In Turkmenistan we focus on:
Supporting private sector development. Turkmenistan’s economy continues to be characterised by pervasive state intervention and state ownership. Although the number of private entrepreneurs and companies is growing, the private sector remains small and closely regulated by the state. In response to these broad reform challenges, during the next Strategy period the Bank will continue to focus its activities in Turkmenistan on supporting private sector development, both directly and indirectly via local partner banks. The EBRD will provide financing to privately-owned companies outside the oil and gas sectors, focusing on food processing and distribution, logistics, transport services, packaging, furniture, and hospitality. To support the development of effective and sustainable financial intermediation to the private sector, the EBRD will prioritise strengthening the financial sector to enable it to fund the economy by introducing market-oriented principles, and will launch a new banking framework agreement with existing and potentially new partner banks to channel funds to private sector MSME clients.
Promoting international integration. To support enhanced integration of Turkmenistan’s economy into the global economy, the EBRD will seek opportunities to attract much-needed FDI by investing alongside foreign strategic investors, and will promote cross-border trade through the Trade Facilitation Programme with eligible partner banks. The EBRD may consider supporting regional transport operations, particularly for projects with a sound business rationale and which are integrated into the CAREC transport corridors or the EU-TRACECA programme.
Laying the foundations for future reforms. In some sectors, particularly energy efficiency, power and municipal services, reforms have been insufficient to enable the EBRD to engage fully. The EBRD will therefore limit its activities in these areas to selective and targeted policy dialogue, as requested by the authorities, to promote the adoption of reforms leading to market-based solutions to the challenges in these sectors.
The EBRD’s latest Turkmenistan strategy was adopted on 7 May 2014
Current EBRD forecast for Turkmenistan Real GDP Growth in 2019 6.3%
Current EBRD forecast for Turkmenistan Real GDP Growth in 2020 6.0%
Economic growth slowed marginally to 6.2 per cent in 2018 from 6.5 per cent in 2017, according to official figures. Fixed investment continued to contract (by 22 per cent year-on-year) as public spending decreased. Higher gas demand from China enabled strong growth of exports (by 49.6 per cent year-on-year in US dollar terms).
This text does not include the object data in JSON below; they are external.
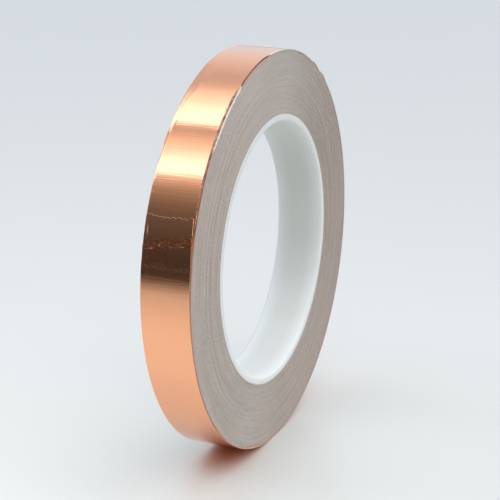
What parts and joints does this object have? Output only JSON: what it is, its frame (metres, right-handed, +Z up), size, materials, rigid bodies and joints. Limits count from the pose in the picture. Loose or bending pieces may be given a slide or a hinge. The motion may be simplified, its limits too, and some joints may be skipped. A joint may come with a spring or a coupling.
{
  "type": "copper foil tape roll",
  "caption": "Roll of self-adhesive copper foil tape with a paper liner, wound on a plastic core, standing on its rim with a creased pull tab.",
  "frame": {"origin": "centre of the core's bore, half way across the tape's width; the roll stands on its rim, so the origin is one radius above the surface it stands on", "axes": "+Y along the roll's axis towards the back, +Z up, -Y is the front side; the free end is on the left, at -X, and points up"},
  "size_m": [0.1199, 0.0161, 0.12],
  "materials": {
    "copper_foil": "polished",
    "adhesive": "satin",
    "liner_paper": "satin",
    "wound_edges": "matte",
    "core_plastic": "satin",
    "anchor_tape": "matte"
  },
  "bodies": {
    "roll": {"core": "core_plastic", "core_anchor_tape": "anchor_tape", "first_turn_foil": "copper_foil", "first_turn_adhesive": "adhesive", "first_turn_liner": "liner_paper", "wound_turns": "wound_edges", "outer_turn_foil": "copper_foil", "outer_turn_adhesive": "adhesive", "outer_turn_liner": "liner_paper"},
    "tab_backing": {"tab_liner": "liner_paper"},
    "foil_flap": {"tab_foil": "copper_foil", "tab_adhesive": "adhesive"}
  },
  "joints": [
    {"name": "tab_lift", "type": "hinge", "parent": "roll", "child": "tab_backing", "pos_m": [-0.05799, 0, 0.01528], "axis": [0.0322, -0.9916, 0.1255], "range_deg": [0, 95]},
    {"name": "foil_peel", "type": "hinge", "parent": "tab_backing", "child": "foil_flap", "pos_m": [-0.05799, 0, 0.01528], "axis": [0.0322, -0.9916, 0.1255], "range_deg": [0, 70]}
  ]
}
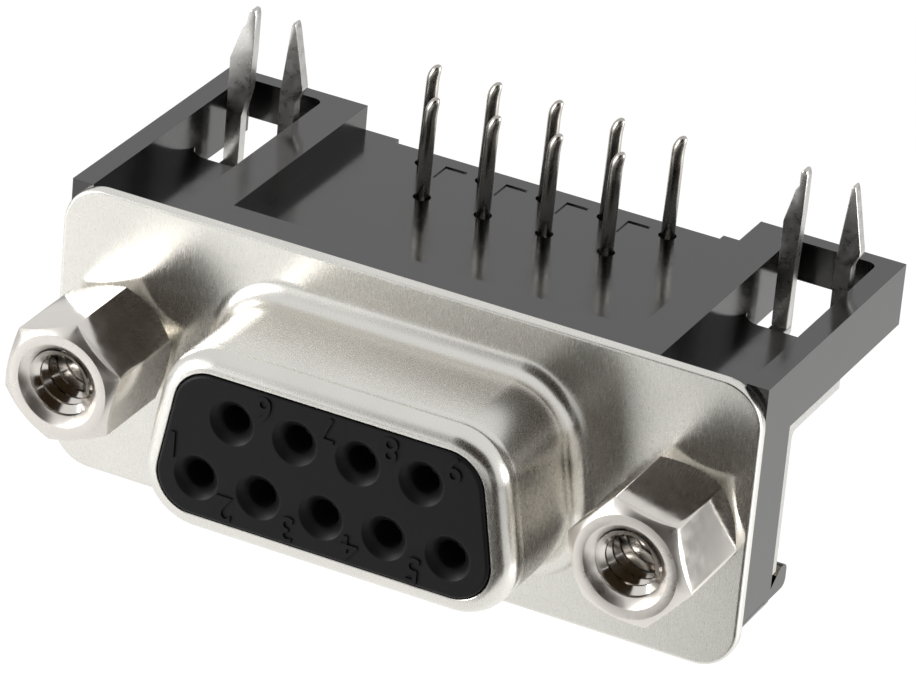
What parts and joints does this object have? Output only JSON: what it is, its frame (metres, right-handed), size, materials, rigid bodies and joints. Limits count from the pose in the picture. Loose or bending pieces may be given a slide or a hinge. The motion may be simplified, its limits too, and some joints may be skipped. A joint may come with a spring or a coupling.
{
  "type": "d-sub connector",
  "caption": "Right-angle board connector: sockets in a D-shaped steel skirt, with hexagonal jackscrews, forked board locks and straight solder tails.",
  "frame": {"origin": "on the board face, in the middle of the board footprint: halfway between the two rows of tails, on the line that joins the middles of the two board locks", "axes": "+X along the flange, towards the end with contact 5; +Y away from the mating side; +Z out of the board face, the way the solder tails point"},
  "size_m": [0.0308, 0.0197, 0.0167],
  "materials": {
    "shell": "tin-plated sheet steel with fine vertical brushing",
    "insulator": "black glass-filled moulding, satin",
    "bracket": "black glass-filled moulding, glossy",
    "contact": "tin-plated wire",
    "jackscrew": "bright nickel plate",
    "clinch_nut": "plain brass",
    "board_lock": "tin-plated sheet"
  },
  "bodies": {
    "root": {"front_shell": "shell", "front_insulator": "insulator", "rear_insulator": "insulator", "bracket": "bracket", "contact_1": "contact", "contact_2": "contact", "contact_3": "contact", "contact_4": "contact", "contact_5": "contact", "contact_6": "contact", "contact_7": "contact", "contact_8": "contact", "contact_9": "contact", "jackscrew_left": "jackscrew", "jackscrew_right": "jackscrew", "clinch_nut_left": "clinch_nut", "clinch_nut_right": "clinch_nut", "board_lock_left": "board_lock", "board_lock_right": "board_lock"}
  },
  "joints": []
}
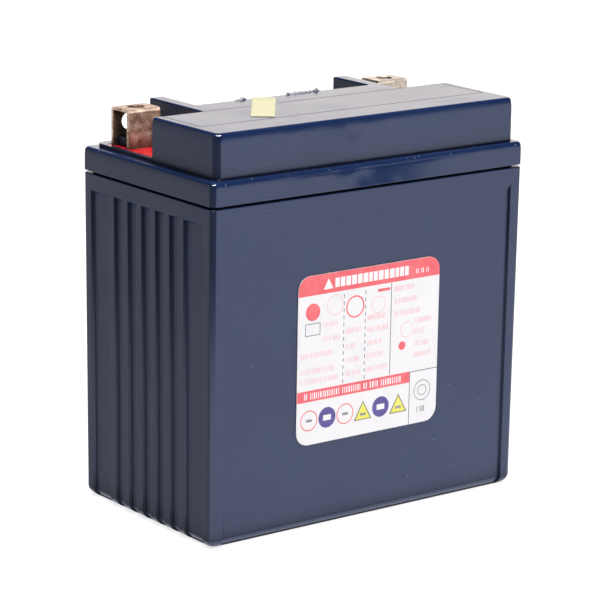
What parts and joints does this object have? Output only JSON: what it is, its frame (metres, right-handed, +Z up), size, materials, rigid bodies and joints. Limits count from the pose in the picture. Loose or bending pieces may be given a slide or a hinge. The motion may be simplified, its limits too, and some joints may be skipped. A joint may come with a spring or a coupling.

In contrast, registered imports declined by 47.8 per cent. However, foreign exchange scarcity has remained severe.
The depreciation of the parallel market exchange rate to 18-19 manats per US dollar by April 2019 (while the official rate is 3.5 manats) exerts strong pressure on prices of imported goods. Officially reported inflation fell to 7.25 per cent in December 2018 from 10.4 per cent a year earlier despite the removal of subsidies and increases in public sector wages and pensions; unrecorded inflation is believed to be substantially higher.
The resumption of gas exports to Russia following a three-year interruption is expected to improve growth prospects. However, in the short term, growth will be weighed down by fiscal restraint, restricted access to foreign exchange except for priority projects, a difficult business environment and limited FDI inflows. Real GDP growth is projected at 6.3 per cent in 2019 and 6.0 per cent in 2020, provided the external demand for gas remains favourable. The forecast risk is high due partly to the difficult access to reliable data.